All that said, I still think it’s a good film, certainly one of the best I watched this year. The cinematography is very nice, the music sounds Star Warsy (if that’s even a word), and the pieces are there for a great movie. The relationship between Jyn and Galen Urso is interesting, the action is engrossing, Bode is a fun character, K2SO is a funny character, Donny Yen adds legitimacy to the film with his reverence for the Force in a world without the Jedi, and Cassidan has a good character arc.
The villains are very good. Krennic is an evil character with just enough compelling and relatable moments, like being overshadowed by Tarkin stealing his position, but he is still good at being disliked by the audience. Despite my concerns about how he was put in the film, I like Tarkin as a character. I find him to be well written, slimy, and a compelling military man that works for his persona. The highlight and most confusing piece of the film for me is Darth Vader. On one hand, OH MY GOD DARTH VADER JUST WIPPED A BUNCH OF REBEL SCUM OFF THE FACE OF THE GALAXY!!!!! THAT IS SO AWESOME!!!!! It does raise a few questions, but I’m going to look past this and just appreciate how we get to see Vader destroy the opposition. It is confusing to me how he’s only in 3 scenes and not a bigger prescience, but I am good with what we got.
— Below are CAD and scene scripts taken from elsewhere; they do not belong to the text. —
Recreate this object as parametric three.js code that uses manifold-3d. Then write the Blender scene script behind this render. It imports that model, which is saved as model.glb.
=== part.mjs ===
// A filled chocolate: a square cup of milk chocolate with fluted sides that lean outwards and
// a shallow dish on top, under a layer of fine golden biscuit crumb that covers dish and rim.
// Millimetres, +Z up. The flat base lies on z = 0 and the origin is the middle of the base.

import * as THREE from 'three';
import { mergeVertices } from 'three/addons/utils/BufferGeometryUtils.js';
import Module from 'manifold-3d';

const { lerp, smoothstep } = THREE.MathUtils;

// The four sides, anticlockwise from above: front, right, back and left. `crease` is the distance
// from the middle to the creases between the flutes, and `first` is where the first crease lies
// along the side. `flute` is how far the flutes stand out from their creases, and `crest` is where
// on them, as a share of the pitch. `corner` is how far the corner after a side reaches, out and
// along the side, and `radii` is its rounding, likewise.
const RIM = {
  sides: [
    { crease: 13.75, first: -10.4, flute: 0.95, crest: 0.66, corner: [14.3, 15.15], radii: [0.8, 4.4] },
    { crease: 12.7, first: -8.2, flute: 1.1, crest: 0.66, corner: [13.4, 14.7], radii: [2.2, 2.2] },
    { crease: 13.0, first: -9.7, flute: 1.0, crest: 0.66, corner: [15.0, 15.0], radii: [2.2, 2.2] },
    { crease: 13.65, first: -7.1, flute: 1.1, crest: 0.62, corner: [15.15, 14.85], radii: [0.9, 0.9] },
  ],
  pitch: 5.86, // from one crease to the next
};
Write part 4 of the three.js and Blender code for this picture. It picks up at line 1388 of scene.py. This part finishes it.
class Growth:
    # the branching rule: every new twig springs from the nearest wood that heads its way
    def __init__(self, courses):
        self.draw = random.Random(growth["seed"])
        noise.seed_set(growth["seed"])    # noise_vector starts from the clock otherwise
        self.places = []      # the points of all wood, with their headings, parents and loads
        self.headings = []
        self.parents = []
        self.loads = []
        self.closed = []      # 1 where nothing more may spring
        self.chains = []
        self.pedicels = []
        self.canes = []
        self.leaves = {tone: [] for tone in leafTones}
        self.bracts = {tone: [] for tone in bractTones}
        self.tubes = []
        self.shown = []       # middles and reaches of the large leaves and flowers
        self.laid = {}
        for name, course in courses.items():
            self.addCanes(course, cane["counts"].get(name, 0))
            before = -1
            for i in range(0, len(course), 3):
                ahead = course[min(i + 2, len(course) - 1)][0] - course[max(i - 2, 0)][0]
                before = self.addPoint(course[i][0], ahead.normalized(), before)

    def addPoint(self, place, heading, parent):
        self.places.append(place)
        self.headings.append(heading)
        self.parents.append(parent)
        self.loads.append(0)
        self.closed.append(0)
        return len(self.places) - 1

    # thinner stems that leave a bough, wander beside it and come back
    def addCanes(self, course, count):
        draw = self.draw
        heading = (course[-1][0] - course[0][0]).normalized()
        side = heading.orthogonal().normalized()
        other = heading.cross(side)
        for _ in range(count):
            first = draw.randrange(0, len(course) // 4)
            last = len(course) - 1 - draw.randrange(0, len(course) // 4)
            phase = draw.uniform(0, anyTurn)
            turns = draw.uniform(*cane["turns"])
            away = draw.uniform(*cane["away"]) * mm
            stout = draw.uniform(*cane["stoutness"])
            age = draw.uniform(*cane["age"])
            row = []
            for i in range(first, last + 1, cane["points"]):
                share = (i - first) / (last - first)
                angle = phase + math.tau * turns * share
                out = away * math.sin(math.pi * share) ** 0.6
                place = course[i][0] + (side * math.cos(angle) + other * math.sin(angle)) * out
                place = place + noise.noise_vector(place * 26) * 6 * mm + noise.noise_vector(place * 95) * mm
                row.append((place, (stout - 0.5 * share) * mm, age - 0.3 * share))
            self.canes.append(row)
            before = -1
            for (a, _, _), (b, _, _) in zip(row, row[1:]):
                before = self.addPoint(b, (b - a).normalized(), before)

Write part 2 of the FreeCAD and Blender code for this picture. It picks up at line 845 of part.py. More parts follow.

I like most of the characters, and the pieces are all interesting on their own. While the execution is only ok, there is plenty to like and be happy with. I only hope that Episode VIII will actually take a few risks and give us a Star Wars film we haven’t seen yet. Until then, I will enjoy this fan service crafted into an action filled, complete, and enjoyable film that enhances the Original trilogy in a way that the Prequel trilogy only wishes it could. If you’re not a Star Wars fan and decided to ignore the spoilers block at the start of the post, then you will like the film. It’s worth the general public’s money. Now we wait for another year until Episode VIII is released!